[Rows from a 3D modeling dataset]
_ _ _ _
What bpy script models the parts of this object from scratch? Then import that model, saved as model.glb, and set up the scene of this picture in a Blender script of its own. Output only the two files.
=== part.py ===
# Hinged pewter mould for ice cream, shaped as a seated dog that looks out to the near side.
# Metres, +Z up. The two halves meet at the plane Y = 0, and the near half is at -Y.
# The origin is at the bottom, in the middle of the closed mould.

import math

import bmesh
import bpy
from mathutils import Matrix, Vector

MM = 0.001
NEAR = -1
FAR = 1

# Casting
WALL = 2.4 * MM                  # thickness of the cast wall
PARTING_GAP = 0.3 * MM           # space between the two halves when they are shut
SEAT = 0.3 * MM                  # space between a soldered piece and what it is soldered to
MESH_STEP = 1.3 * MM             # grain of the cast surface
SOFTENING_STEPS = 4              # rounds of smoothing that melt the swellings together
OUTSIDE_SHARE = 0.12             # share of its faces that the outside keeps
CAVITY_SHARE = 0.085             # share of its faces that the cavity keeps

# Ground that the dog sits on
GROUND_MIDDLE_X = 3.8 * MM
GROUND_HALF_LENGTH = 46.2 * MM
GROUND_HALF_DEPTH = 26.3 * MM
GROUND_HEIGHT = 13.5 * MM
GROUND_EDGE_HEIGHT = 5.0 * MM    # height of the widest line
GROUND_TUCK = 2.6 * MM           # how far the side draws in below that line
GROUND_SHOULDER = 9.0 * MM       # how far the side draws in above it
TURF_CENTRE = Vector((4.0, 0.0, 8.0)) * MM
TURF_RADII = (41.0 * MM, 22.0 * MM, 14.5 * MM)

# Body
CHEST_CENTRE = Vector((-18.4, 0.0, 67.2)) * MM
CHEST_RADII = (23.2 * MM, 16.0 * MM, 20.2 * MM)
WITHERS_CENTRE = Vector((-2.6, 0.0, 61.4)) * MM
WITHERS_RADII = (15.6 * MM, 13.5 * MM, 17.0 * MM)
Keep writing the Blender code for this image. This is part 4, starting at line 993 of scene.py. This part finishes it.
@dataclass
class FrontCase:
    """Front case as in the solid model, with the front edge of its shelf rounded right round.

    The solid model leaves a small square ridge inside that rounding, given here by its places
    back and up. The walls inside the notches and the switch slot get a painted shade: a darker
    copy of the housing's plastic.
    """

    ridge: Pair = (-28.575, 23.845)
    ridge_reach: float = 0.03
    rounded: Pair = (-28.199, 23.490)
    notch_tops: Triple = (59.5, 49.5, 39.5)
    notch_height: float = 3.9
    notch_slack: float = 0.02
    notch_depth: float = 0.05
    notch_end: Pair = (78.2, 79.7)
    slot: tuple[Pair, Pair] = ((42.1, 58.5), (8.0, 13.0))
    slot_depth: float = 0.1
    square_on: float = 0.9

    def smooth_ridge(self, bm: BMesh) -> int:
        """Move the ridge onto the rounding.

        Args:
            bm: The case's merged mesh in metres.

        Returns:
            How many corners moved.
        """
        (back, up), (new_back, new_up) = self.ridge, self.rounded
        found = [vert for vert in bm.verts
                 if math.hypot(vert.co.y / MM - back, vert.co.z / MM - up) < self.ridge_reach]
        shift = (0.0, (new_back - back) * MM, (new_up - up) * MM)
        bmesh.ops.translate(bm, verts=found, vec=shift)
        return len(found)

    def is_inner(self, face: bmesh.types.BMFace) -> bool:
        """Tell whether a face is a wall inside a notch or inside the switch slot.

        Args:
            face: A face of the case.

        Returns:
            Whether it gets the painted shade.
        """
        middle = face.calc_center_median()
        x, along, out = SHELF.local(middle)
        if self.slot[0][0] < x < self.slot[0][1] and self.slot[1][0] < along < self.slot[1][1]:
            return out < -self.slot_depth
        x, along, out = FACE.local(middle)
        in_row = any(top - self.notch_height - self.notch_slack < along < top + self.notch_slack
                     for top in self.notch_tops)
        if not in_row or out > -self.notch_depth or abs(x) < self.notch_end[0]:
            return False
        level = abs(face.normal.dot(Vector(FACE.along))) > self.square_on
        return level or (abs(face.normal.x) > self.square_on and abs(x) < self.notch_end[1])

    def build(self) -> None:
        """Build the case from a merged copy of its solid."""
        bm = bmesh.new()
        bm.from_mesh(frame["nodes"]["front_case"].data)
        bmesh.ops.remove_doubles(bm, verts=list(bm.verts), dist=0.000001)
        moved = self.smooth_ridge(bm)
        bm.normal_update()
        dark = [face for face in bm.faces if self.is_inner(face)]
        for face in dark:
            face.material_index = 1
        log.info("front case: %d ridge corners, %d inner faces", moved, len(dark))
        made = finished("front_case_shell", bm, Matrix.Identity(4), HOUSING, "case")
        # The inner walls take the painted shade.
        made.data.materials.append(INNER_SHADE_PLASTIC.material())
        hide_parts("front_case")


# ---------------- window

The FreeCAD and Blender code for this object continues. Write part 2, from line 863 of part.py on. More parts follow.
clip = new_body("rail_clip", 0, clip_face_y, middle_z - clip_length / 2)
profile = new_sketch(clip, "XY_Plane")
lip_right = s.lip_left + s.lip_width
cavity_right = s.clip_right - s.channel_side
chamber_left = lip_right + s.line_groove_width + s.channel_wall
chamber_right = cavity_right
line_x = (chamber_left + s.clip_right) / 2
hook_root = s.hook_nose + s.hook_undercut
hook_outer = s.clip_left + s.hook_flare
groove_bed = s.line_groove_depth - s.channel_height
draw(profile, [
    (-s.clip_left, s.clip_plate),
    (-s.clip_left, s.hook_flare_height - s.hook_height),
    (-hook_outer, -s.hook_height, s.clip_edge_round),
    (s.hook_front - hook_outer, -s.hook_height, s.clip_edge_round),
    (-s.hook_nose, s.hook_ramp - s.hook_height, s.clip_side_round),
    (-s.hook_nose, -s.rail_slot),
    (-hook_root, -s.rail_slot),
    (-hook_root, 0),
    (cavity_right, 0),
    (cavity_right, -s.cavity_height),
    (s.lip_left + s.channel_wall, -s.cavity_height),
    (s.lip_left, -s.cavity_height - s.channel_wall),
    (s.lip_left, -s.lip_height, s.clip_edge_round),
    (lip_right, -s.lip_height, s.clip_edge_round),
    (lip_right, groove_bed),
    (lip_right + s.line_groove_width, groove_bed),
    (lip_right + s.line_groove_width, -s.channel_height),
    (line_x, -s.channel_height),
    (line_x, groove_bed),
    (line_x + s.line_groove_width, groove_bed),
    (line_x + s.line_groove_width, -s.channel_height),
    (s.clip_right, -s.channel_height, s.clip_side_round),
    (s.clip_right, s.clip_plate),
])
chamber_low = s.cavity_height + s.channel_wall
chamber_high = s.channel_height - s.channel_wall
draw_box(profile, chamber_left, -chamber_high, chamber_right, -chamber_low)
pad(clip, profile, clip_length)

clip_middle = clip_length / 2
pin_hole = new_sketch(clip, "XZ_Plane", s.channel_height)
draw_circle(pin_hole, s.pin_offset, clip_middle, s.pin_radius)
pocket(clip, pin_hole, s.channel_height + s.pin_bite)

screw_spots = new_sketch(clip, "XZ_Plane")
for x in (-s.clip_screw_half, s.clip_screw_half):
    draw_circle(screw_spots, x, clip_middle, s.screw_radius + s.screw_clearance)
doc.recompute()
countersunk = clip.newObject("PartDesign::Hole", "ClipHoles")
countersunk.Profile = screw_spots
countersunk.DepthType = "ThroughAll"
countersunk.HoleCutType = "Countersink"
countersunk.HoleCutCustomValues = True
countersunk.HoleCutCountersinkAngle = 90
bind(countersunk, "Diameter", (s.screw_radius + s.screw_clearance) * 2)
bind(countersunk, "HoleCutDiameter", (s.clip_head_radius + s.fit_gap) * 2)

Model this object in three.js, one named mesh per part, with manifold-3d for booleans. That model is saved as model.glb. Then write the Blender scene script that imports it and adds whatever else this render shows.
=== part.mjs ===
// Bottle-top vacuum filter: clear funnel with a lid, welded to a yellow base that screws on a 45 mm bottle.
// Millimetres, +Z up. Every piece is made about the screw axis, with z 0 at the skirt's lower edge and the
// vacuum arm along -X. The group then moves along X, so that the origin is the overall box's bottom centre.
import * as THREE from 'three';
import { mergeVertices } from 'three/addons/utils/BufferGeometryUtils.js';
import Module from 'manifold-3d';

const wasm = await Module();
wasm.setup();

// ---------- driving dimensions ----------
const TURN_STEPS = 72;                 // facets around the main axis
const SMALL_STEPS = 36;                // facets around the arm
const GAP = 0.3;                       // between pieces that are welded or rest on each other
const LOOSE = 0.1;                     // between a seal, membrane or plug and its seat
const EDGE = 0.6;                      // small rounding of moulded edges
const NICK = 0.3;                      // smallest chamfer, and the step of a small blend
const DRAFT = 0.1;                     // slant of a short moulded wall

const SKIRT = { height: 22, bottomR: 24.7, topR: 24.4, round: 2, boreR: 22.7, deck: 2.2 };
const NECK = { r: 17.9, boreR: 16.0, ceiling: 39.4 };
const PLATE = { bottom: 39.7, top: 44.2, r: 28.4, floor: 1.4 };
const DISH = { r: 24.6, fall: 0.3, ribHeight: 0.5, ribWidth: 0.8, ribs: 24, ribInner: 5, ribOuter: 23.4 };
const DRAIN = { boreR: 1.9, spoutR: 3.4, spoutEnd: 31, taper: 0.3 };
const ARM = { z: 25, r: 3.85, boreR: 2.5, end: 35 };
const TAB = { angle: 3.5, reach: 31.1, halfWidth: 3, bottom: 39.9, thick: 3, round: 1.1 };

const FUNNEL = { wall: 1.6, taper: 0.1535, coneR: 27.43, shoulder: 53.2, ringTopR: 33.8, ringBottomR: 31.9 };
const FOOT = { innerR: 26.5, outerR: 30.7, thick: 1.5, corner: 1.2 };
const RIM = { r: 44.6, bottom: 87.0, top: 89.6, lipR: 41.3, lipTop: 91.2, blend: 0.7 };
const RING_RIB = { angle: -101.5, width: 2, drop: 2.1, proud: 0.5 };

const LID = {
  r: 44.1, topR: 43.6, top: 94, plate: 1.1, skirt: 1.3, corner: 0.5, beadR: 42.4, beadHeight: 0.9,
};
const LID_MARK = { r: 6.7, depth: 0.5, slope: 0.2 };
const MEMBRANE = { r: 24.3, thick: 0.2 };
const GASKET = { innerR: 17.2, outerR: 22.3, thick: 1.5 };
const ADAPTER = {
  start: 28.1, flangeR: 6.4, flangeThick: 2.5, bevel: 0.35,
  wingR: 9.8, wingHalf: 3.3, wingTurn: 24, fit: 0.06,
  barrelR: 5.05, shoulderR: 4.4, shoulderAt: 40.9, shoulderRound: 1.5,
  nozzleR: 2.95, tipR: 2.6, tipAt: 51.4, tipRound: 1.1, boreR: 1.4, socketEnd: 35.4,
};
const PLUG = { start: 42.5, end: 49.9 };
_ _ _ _
Your task is to repeat the lines from the one containing "Model this object" to the one containing "const DRAFT = 0.1;", both lines included. Leave out every other line.

» Response to the task
Model this object in three.js, one named mesh per part, with manifold-3d for booleans. That model is saved as model.glb. Then write the Blender scene script that imports it and adds whatever else this render shows.
=== part.mjs ===
// Bottle-top vacuum filter: clear funnel with a lid, welded to a yellow base that screws on a 45 mm bottle.
// Millimetres, +Z up. Every piece is made about the screw axis, with z 0 at the skirt's lower edge and the
// vacuum arm along -X. The group then moves along X, so that the origin is the overall box's bottom centre.
import * as THREE from 'three';
import { mergeVertices } from 'three/addons/utils/BufferGeometryUtils.js';
import Module from 'manifold-3d';

const wasm = await Module();
wasm.setup();

// ---------- driving dimensions ----------
const TURN_STEPS = 72;                 // facets around the main axis
const SMALL_STEPS = 36;                // facets around the arm
const GAP = 0.3;                       // between pieces that are welded or rest on each other
const LOOSE = 0.1;                     // between a seal, membrane or plug and its seat
const EDGE = 0.6;                      // small rounding of moulded edges
const NICK = 0.3;                      // smallest chamfer, and the step of a small blend
const DRAFT = 0.1;                     // slant of a short moulded wall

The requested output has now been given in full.